The example below is a bit contrived, but it finds the palindrome in a lot less iterations than your original approach:
(defun number-to-list (n)
(loop with i = n
with result = nil
while (> i 0) do
(multiple-value-bind (a b)
(floor i 10)
(setf i a result (cons b result)))
finally (return result)))
(defun palindrome-p (n)
(loop with source = (coerce n 'vector)
for i from 0 below (floor (length source) 2) do
(when (/= (aref source i) (aref source (- (length source) i 1)))
(return))
finally (return t)))
(defun suficiently-large-palindrome-of-3 ()
;; This is a fast way to find some sufficiently large palindrome
;; that fits our requirement, but may not be the largest
(loop with left = 999
with right = 999
for maybe-palindrome = (number-to-list (* left right)) do
(cond
((palindrome-p maybe-palindrome)
(return (values left right)))
((> left 99)
(decf left))
((> right 99)
(setf left 999 right (1- right)))
(t ; unrealistic situation
; we didn't find any palindromes
; which are multiples of two 3-digit
; numbers
(return)))))
(defun largest-palindrome-of-3 ()
(multiple-value-bind (left right)
(suficiently-large-palindrome-of-3)
(loop with largest = (* left right)
for i from right downto left do
(loop for j from 100 to 999
for maybe-larger = (* i j) do
(when (and (> maybe-larger largest)
(palindrome-p (number-to-list maybe-larger)))
(setf largest maybe-larger)))
finally (return largest)))) ; 906609
It also tries to optimize a bit the way you check that number is a palindrome, for an additional memory cost though.

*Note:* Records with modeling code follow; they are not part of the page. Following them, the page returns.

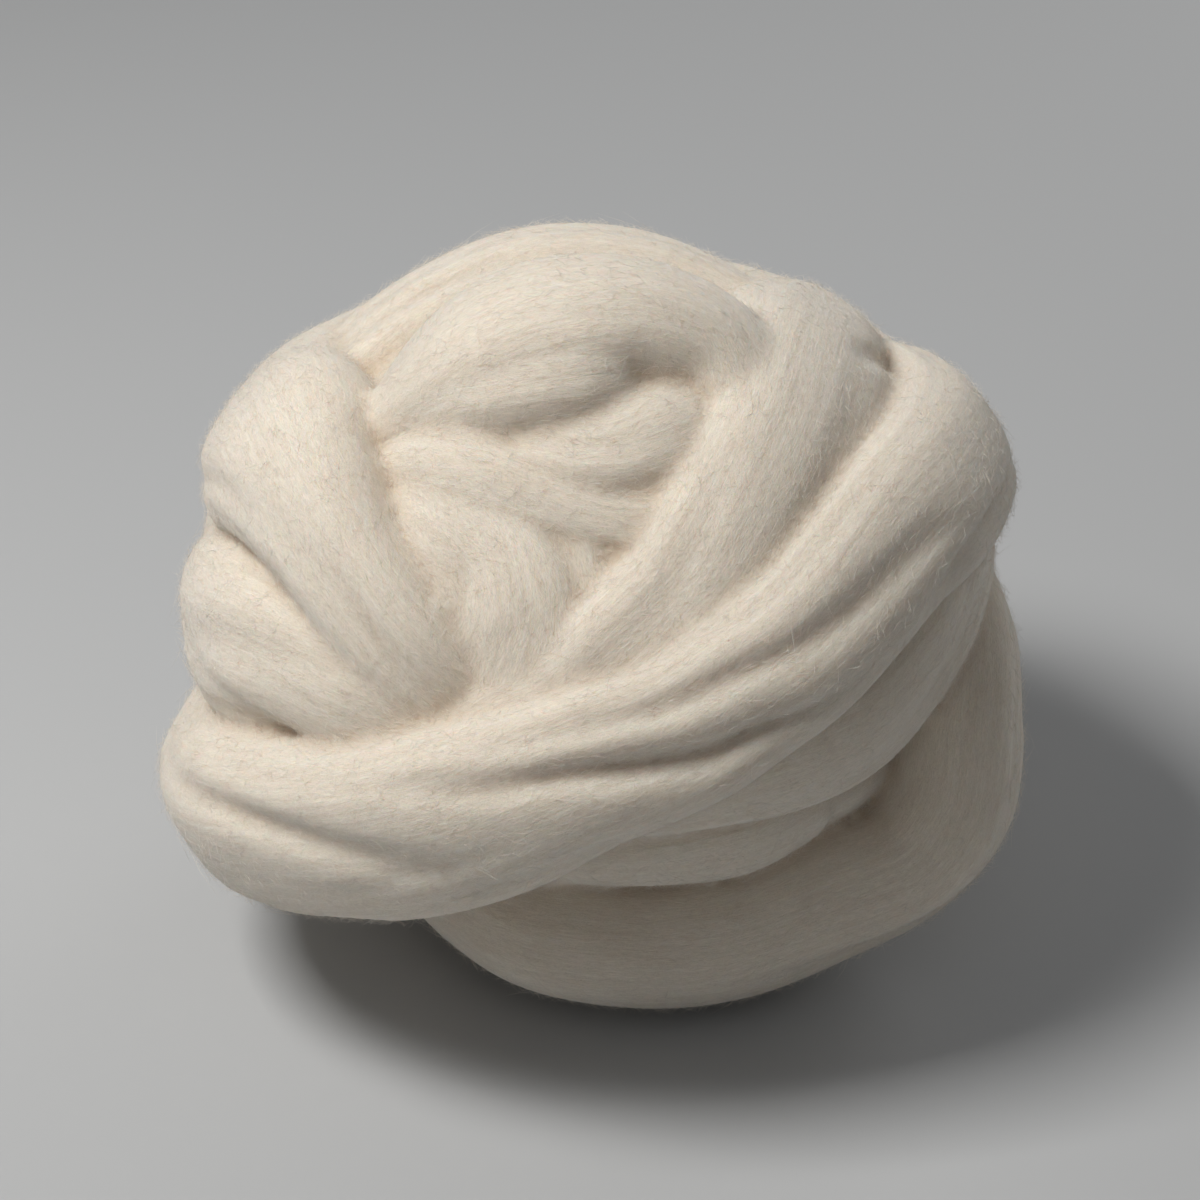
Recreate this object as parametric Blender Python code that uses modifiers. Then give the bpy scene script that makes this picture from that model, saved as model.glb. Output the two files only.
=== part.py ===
"""A loose ball of combed wool roving: one soft solid of its wound form, resting on a small flat spot.

Sizes are in millimetres and turned into metres when the mesh is made. Each turn of the roving is a
flattened strand that runs through a short table of stations. The stations are given in the ball's
face frame, which leans back by FACE_LEAN: right, up along the face, and out of the face, from the
middle of the ball.
"""

from collections import namedtuple

import bmesh
import bpy
import numpy as np

MM = 0.001
FACE_LEAN = 33.0

# The packed middle of the ball, and the older turns that lie on it.
CORE_RADII = np.array((84.0, 72.0, 86.0))
CORE_MIDDLE = np.array((0.0, 16.0, -7.0))
INNER_WIDTH = 66.0
INNER_THICK = 22.0
INNER_STATIONS = 12

# The whole ball, which sets the way that a flattened strand faces.
BALL_RADII = np.array((120.0, 112.0, 104.0))

# Steps of the curve between two stations, the corners of a strand's ring, and how square-edged it is.
STATION_STEPS = 5
SIDES = 20
FULLNESS = 0.84

# The skin round all the strands, and the flat spot that the ball rests on.
VOXEL = 4.0
TRIANGLES = 8400
REST_BELOW_MIDDLE = 101.0
CUTTER_SIDE = 400.0
CUTTER_DEPTH = 40.0

Station = namedtuple("Station", "right up out width thick")
Turn = namedtuple("Turn", "name closed stations")
InnerTurn = namedtuple("InnerTurn", "heading dip")

TURNS = (
    Turn("outer_band", True, (
        Station(8, 40, -80, 62, 34),
        Station(48, 54, -64, 58, 34),
        Station(84, 58, -26, 52, 34),
        Station(98, 48, 14, 50, 34),
        Station(90, 33, 48, 48, 34),
        Station(77, 20, 66, 46, 34),
        Station(55, -5, 83, 44, 34),
        Station(38, -18, 87, 44, 34),
        Station(20, -30, 87, 45, 34),
        Station(-3, -39, 85, 46, 35),
        Station(-24, -48, 78, 50, 36),
        Station(-46, -54, 68, 52, 37),
        Station(-69, -56, 50, 54, 38),
        Station(-92, -54, 22, 56, 38),
        Station(-98, -44, -14, 50, 38),
        Station(-84, -24, -52, 56, 34),
        Station(-48, 8, -80, 60, 34),
    )),
    Turn("second_band", True, (
        Station(-52, -52, 38, 32, 26),
        Station(-60, -62, 0, 36, 28),
        Station(-58, -50, -46, 48, 30),
        Station(-38, -22, -82, 54, 32),
        Station(-6, 12, -94, 56, 32),
        Station(28, 44, -84, 52, 32),
        Station(52, 66, -54, 42, 32),
        Station(62, 76, -14, 42, 34),
        Station(58, 70, 22, 54, 36),
        Station(54, 60, 46, 54, 36),
        Station(47, 42, 66, 47, 36),
        Station(36, 22, 77, 43, 35),
        Station(25, 6, 81, 38, 34),
        Station(10, -8, 84, 36, 32),
        Station(-4, -19, 80, 34, 30),
        Station(-20, -27, 74, 32, 28),
        Station(-38, -36, 62, 32, 26),
    )),
    Turn("rim", True, (
        Station(-78, 48, 0, 44, 34),
        Station(-62, 66, 2, 46, 34),
        Station(-43, 81, 2, 50, 34),
        Station(-20, 92, -2, 48, 34),
        Station(2, 94, -3, 48, 34),
        Station(24, 89, -4, 48, 34),
        Station(44, 77, -6, 46, 34),
        Station(68, 52, -18, 40, 30),
        Station(90, 24, -20, 46, 32),
        Station(102, -2, -12, 50, 34),
        Station(104, -26, -4, 54, 36),
        Station(102, -50, -6, 54, 40),
        Station(89, -67, -9, 52, 40),
        Station(64, -78, -8, 50, 42),
        Station(40, -87, -6, 48, 42),
        Station(16, -90, -4, 46, 41),
        Station(-8, -88, -2, 44, 38),
        Station(-26, -81, -12, 36, 34),
        Station(-48, -66, -40, 34, 30),
        Station(-78, -42, -46, 36, 30),
        Station(-94, 0, -28, 38, 30),
        Station(-92, 28, -12, 40, 32),
    )),
    Turn("over_the_back", False, (
        Station(12, -42, 49, 36, 28),
        Station(34, -38, 53, 38, 30),
        Station(54, -33, 49, 40, 30),
        Station(71, -25, 41, 40, 30),
        Station(84, -11, 32, 40, 30),
        Station(93, 6, 26, 40, 30),
        Station(98, 28, 8, 40, 30),
        Station(88, 56, -22, 42, 32),
        Station(56, 78, -42, 54, 34),
        Station(10, 86, -44, 60, 34),
        Station(-40, 78, -38, 60, 34),
        Station(-76, 62, -16, 54, 34),
        Station(-84, 50, 14, 58, 36),
        Station(-79, 44, 41, 56, 36),
        Station(-71, 30, 58, 44, 34),
        Station(-61, 14, 68, 35, 32),
        Station(-51, 0, 73, 33, 30),
        Station(-40, -12, 72, 31, 30),
        Station(-26, -24, 66, 22, 24),
    )),
    Turn("left_lobe", False, (
        Station(-30, -31, 64, 22, 22),
        Station(-44, -26, 66, 28, 26),
        Station(-58, -20, 64, 34, 30),
        Station(-72, -13, 56, 38, 32),
        Station(-86, -7, 42, 46, 35),
        Station(-95, -1, 20, 50, 36),
        Station(-96, 4, -18, 50, 34),
        Station(-80, 6, -60, 56, 34),
        Station(-35, 2, -92, 62, 34),
        Station(20, -4, -96, 64, 34),
        Station(65, -14, -78, 64, 36),
        Station(88, -30, -48, 64, 36),
        Station(88, -50, -26, 50, 32),
        Station(74, -66, -20, 40, 28),
        Station(54, -74, -18, 30, 22),
    )),
    Turn("heart", False, (
        Station(-60, 43, 40, 14, 14),
        Station(-50, 51, 50, 24, 22),
        Station(-37, 61, 58, 36, 30),
        Station(-22, 70, 64, 43, 34),
        Station(-6, 75, 65, 45, 35),
        Station(13, 76, 62, 40, 34),
        Station(31, 69, 58, 36, 32),
        Station(40, 54, 60, 34, 30),
        Station(36, 40, 64, 34, 28),
        Station(25, 30, 70, 34, 28),
        Station(9, 28, 74, 34, 28),
        Station(-8, 33, 73, 36, 28),
        Station(-24, 40, 69, 36, 28),
        Station(-40, 43, 60, 30, 24),
        Station(-54, 40, 48, 18, 16),
    )),
    Turn("heart_fold", False, (
        Station(-56, 46, 42, 12, 12),
        Station(-46, 52, 53, 22, 20),
        Station(-33, 58, 63, 30, 25),
        Station(-18, 61, 70, 34, 28),
        Station(-3, 63, 72, 32, 28),
        Station(9, 64, 66, 24, 22),
        Station(22, 64, 58, 15, 14),
    )),
    Turn("heart_tip", False, (
        Station(34, 60, 54, 14, 12),
        Station(27, 52, 65, 27, 22),
        Station(17, 46, 73, 31, 27),
        Station(3, 42, 75, 29, 26),
        Station(-12, 45, 72, 25, 23),
        Station(-28, 47, 64, 23, 20),
        Station(-43, 48, 56, 18, 16),
        Station(-54, 46, 46, 10, 10),
    )),
    Turn("centre_lobe", False, (
        Station(-44, 34, 58, 28, 22),
        Station(-33, 25, 68, 42, 28),
        Station(-20, 13, 74, 50, 32),
        Station(-17, 1, 76, 56, 34),
        Station(-21, -11, 73, 48, 32),
        Station(-27, -24, 65, 28, 24),
    )),
    Turn("inner_knob", False, (
        Station(-8, -63, 22, 26, 20),
        Station(8, -61, 24, 32, 26),
        Station(25, -59, 26, 36, 28),
        Station(42, -56, 24, 34, 28),
        Station(60, -49, 16, 30, 24),
    )),
    Turn("underside", True, (
        Station(0, -26, -100, 46, 30),
        Station(56, -36, -80, 44, 30),
        Station(76, -62, -40, 44, 28),
        Station(40, -84, -40, 40, 26),
        Station(-26, -78, -46, 40, 26),
        Station(-60, -60, -50, 38, 26),
        Station(-84, -50, -22, 40, 30),
        Station(-56, -32, -78, 44, 30),
    )),
)

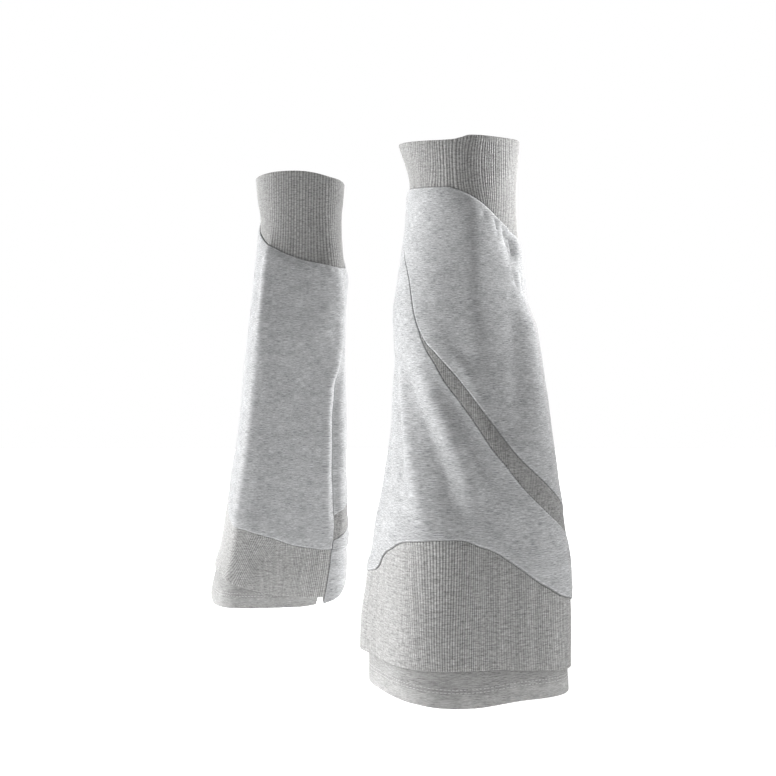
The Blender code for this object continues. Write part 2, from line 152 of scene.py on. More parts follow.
FAR_FORM = named(FORM_COLUMNS, (
    (0.000, -0.010, 0.076, 0.072, 0.081, 3.8, 8),
    (0.030, -0.007, 0.073, 0.071, 0.081, 3.8, 8),
    (0.060, -0.003, 0.068, 0.068, 0.078, 3.8, 8),
    (0.110, 0.001, 0.064, 0.064, 0.073, 3.7, 8),
    (0.150, 0.004, 0.060, 0.060, 0.069, 3.6, 7),
    (0.205, 0.009, 0.057, 0.056, 0.064, 3.5, 6),
    (0.260, 0.011, 0.053, 0.053, 0.060, 3.3, 5),
    (0.315, 0.014, 0.051, 0.051, 0.056, 3.0, 4),
    (0.368, 0.017, 0.048, 0.050, 0.051, 2.7, 3),
    (0.422, 0.018, 0.045, 0.046, 0.047, 2.2, 2),
    (0.450, 0.018, 0.048, 0.048, 0.048, 2.1, 0),
    (0.480, 0.018, 0.051, 0.051, 0.050, 2.1, 0),
))

# How far the lengthwise seam leans round the leg
LEAN = named(
    ("height", "angle"),
    ((0.000, 8), (0.060, 5), (0.100, 2), (0.190, 3), (0.235, 1), (0.275, -11), (0.335, -25), (0.480, -28)),
)

# A fold runs from its top to its foot, bowed sideways in between. Ridges stand out, troughs in.
FOLD_FADE = 0.7  # under 1, a fold is deep along more of its length
FOLD_COLUMNS = ("top_angle", "top_height", "foot_angle", "foot_height", "bow", "half_width", "depth")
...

It also splits the number into a list using somewhat longer code, but making less divisions (which are somewhat computationally expensive).
The whole idea is based on the concept that the largest palindrome will be somewhere more towards the... largest multipliers, so, by starting off with 99 * 99 you will have a lot of bad matches. Instead, it tries to go from 999 * 999 and first find some palindrome, which looks good, doing so in a "sloppy" way. And then it tries hard to improve upon the initial find.